TO DO: Everything in the listing below from the line containing "strap = Strap(side_name)" through the line containing "obj.matrix_parent_inverse = Matrix.Identity(4)" should be repeated exactly; leave out every other line.

(Modeling code records)
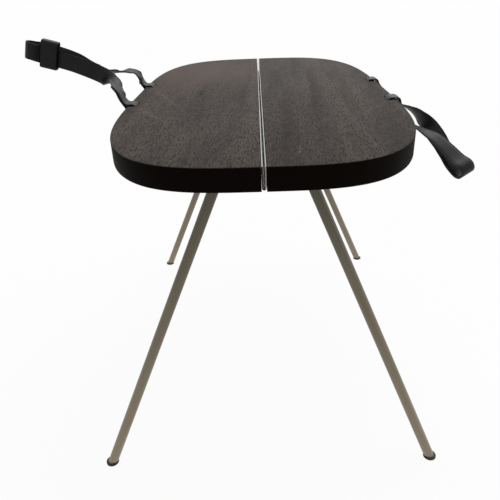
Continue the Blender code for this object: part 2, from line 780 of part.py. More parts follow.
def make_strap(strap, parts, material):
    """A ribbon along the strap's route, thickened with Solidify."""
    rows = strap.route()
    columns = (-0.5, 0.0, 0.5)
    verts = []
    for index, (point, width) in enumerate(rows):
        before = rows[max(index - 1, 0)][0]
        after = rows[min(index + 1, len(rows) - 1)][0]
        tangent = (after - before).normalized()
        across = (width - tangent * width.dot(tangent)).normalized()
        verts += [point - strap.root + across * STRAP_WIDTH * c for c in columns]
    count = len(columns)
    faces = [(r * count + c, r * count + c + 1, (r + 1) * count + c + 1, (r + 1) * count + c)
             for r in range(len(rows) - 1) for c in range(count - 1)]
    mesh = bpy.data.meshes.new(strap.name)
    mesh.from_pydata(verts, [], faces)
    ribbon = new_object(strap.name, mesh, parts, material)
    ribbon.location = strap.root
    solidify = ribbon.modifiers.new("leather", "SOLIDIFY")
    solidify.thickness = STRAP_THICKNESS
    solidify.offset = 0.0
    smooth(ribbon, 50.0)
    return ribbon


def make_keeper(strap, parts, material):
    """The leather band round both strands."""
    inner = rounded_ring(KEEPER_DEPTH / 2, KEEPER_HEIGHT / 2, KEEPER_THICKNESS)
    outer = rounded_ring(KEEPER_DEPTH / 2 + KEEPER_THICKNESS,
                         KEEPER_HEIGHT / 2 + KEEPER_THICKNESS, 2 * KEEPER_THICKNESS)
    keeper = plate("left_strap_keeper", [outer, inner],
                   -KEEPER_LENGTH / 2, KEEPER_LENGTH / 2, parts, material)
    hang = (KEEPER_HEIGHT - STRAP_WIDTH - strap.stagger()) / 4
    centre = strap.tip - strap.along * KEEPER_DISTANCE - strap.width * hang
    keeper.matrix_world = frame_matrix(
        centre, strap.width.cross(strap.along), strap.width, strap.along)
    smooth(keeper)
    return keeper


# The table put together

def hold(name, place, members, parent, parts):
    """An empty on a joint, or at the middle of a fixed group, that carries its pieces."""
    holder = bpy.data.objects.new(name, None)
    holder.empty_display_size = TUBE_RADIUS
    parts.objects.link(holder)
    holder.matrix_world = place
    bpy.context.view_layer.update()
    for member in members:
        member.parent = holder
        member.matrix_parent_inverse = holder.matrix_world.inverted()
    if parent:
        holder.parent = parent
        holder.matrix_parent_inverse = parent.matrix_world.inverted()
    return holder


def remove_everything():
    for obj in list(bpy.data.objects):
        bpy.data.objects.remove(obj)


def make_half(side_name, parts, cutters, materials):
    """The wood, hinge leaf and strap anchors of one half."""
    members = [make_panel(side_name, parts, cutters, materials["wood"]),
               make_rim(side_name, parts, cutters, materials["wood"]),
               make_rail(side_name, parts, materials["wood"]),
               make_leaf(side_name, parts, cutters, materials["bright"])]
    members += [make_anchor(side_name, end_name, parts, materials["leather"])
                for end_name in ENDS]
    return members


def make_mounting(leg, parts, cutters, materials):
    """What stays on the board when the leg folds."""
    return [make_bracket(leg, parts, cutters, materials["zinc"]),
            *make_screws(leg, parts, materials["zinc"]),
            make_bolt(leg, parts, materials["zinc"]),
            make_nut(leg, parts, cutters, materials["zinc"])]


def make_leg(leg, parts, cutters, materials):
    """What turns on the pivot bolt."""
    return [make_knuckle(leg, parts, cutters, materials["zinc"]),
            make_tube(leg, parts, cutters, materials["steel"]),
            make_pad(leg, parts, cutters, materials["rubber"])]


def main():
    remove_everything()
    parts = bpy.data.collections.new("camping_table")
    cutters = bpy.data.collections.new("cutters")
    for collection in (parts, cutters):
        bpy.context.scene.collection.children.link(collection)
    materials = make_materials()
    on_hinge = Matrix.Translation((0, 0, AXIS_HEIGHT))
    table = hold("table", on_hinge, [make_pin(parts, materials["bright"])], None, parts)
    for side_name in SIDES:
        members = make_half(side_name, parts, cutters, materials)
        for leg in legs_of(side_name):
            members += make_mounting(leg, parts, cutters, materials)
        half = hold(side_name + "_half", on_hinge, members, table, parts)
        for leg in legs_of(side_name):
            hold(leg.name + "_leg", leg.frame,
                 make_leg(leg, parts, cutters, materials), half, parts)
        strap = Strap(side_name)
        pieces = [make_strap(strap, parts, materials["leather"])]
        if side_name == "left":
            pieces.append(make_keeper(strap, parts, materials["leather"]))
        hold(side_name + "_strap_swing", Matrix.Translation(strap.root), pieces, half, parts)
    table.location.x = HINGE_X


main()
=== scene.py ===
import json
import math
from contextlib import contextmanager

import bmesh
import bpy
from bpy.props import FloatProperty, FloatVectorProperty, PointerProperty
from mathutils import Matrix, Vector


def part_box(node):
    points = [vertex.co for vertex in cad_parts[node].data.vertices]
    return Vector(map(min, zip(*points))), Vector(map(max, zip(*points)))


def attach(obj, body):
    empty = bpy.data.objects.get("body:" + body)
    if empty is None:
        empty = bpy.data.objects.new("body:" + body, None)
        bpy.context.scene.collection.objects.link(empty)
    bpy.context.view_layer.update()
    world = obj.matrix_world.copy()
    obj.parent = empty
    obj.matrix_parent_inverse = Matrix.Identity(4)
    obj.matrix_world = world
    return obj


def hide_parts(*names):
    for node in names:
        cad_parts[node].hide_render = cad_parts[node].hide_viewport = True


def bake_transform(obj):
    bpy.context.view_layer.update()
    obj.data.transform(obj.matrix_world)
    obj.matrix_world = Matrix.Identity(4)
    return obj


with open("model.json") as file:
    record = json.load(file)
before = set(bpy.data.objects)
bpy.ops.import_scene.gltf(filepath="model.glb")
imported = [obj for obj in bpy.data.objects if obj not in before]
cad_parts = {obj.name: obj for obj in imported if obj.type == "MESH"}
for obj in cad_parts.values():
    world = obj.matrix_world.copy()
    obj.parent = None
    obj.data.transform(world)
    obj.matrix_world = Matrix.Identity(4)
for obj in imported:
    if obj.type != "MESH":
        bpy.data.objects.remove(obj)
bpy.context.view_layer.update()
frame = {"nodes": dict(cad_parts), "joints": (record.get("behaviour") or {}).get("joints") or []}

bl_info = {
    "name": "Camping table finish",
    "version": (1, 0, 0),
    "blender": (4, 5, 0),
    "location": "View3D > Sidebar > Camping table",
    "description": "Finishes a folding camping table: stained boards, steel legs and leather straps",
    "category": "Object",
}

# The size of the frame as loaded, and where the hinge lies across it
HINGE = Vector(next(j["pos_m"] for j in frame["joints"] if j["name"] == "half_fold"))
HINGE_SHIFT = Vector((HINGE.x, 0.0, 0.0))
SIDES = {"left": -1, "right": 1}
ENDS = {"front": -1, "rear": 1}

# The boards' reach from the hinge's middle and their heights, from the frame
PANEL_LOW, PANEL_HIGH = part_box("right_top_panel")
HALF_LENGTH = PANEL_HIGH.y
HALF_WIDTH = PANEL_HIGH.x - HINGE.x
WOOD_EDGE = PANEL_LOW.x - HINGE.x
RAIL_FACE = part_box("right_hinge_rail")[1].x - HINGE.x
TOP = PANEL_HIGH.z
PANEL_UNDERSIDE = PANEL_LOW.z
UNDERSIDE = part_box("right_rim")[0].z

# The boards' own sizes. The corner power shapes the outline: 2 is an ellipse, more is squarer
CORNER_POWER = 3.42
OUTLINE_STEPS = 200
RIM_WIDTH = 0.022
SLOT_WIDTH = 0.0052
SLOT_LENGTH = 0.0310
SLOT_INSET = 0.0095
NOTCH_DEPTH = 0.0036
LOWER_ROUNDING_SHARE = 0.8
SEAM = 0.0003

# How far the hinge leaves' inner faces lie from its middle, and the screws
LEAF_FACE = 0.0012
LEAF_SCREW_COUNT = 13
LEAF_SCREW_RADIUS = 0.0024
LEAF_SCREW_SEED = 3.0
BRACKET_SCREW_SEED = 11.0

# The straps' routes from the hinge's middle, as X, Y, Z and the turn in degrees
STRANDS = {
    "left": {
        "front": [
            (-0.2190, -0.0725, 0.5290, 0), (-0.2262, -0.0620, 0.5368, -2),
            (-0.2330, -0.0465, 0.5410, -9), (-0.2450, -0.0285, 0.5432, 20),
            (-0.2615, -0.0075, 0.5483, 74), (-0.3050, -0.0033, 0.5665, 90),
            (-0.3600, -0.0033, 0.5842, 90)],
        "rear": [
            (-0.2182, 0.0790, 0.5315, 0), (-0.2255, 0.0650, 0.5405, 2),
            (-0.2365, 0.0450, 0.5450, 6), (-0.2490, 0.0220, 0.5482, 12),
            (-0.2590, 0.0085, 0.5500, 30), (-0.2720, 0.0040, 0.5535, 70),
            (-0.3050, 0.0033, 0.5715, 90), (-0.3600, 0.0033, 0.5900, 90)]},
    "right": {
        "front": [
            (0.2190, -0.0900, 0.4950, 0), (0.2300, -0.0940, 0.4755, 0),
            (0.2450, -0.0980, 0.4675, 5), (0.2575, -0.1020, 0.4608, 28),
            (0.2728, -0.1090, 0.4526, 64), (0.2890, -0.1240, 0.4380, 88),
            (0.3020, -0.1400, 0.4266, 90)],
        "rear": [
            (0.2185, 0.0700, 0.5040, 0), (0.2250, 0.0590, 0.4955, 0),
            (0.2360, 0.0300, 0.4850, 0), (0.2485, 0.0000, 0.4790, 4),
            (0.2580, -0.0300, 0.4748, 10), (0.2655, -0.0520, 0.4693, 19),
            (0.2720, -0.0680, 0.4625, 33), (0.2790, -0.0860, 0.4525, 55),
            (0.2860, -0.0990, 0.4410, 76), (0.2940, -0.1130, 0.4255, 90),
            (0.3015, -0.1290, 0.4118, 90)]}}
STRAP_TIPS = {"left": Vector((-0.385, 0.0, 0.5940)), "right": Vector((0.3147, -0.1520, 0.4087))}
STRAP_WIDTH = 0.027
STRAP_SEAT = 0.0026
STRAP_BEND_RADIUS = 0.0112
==
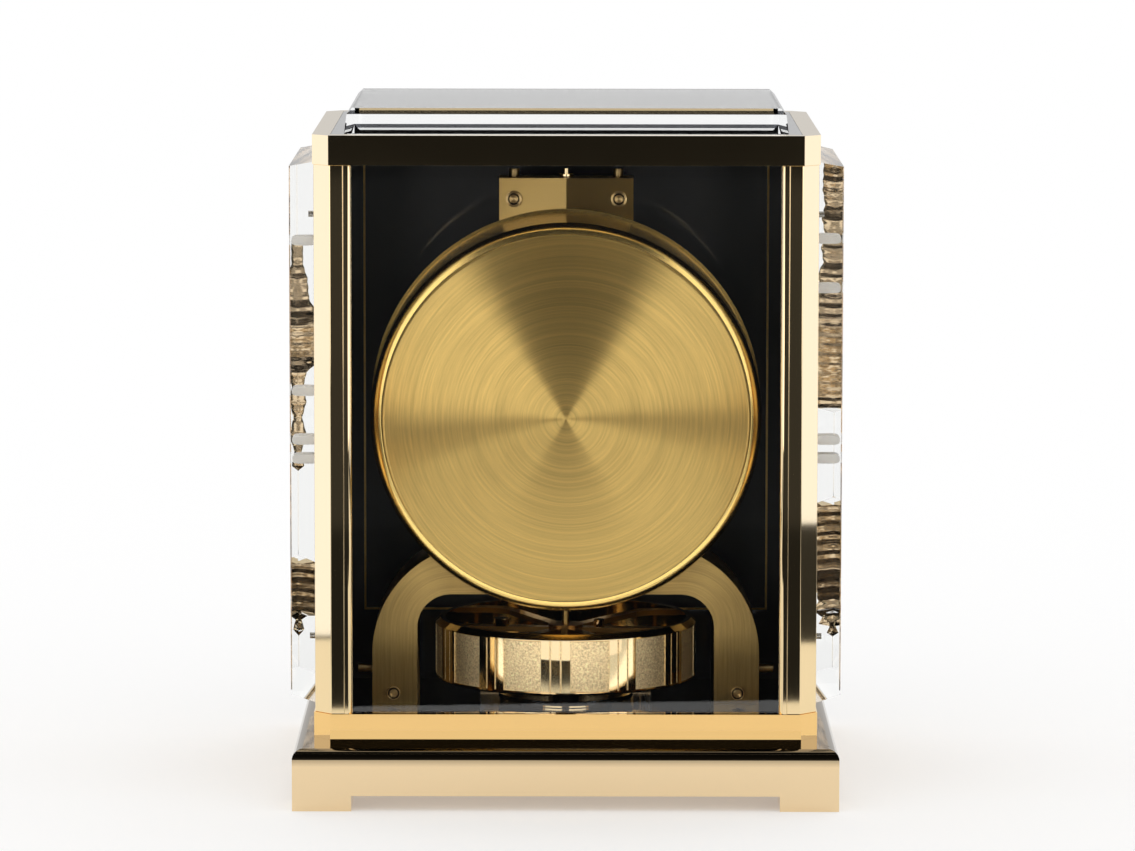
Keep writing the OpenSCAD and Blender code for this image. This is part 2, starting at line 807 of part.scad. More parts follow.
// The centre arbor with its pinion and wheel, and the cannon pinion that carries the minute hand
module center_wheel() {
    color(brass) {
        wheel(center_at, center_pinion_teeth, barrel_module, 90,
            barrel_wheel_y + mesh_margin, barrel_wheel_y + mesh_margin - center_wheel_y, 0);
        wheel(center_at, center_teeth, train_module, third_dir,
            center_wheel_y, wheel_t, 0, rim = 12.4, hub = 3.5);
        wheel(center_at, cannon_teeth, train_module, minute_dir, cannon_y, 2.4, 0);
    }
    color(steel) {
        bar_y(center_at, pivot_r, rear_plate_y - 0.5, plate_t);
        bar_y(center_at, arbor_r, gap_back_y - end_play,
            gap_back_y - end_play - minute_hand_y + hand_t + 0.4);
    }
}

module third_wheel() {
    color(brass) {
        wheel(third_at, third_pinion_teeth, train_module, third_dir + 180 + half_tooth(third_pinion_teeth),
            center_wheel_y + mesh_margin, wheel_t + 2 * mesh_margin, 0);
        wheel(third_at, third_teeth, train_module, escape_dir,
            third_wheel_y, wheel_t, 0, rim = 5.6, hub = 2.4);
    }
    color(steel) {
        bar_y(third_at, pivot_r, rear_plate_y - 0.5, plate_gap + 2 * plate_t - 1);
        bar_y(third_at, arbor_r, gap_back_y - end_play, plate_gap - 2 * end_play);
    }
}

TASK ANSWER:
        strap = Strap(side_name)
        pieces = [make_strap(strap, parts, materials["leather"])]
        if side_name == "left":
            pieces.append(make_keeper(strap, parts, materials["leather"]))
        hold(side_name + "_strap_swing", Matrix.Translation(strap.root), pieces, half, parts)
    table.location.x = HINGE_X


main()
=== scene.py ===
import json
import math
from contextlib import contextmanager

import bmesh
import bpy
from bpy.props import FloatProperty, FloatVectorProperty, PointerProperty
from mathutils import Matrix, Vector


def part_box(node):
    points = [vertex.co for vertex in cad_parts[node].data.vertices]
    return Vector(map(min, zip(*points))), Vector(map(max, zip(*points)))


def attach(obj, body):
    empty = bpy.data.objects.get("body:" + body)
    if empty is None:
        empty = bpy.data.objects.new("body:" + body, None)
        bpy.context.scene.collection.objects.link(empty)
    bpy.context.view_layer.update()
    world = obj.matrix_world.copy()
    obj.parent = empty
    obj.matrix_parent_inverse = Matrix.Identity(4)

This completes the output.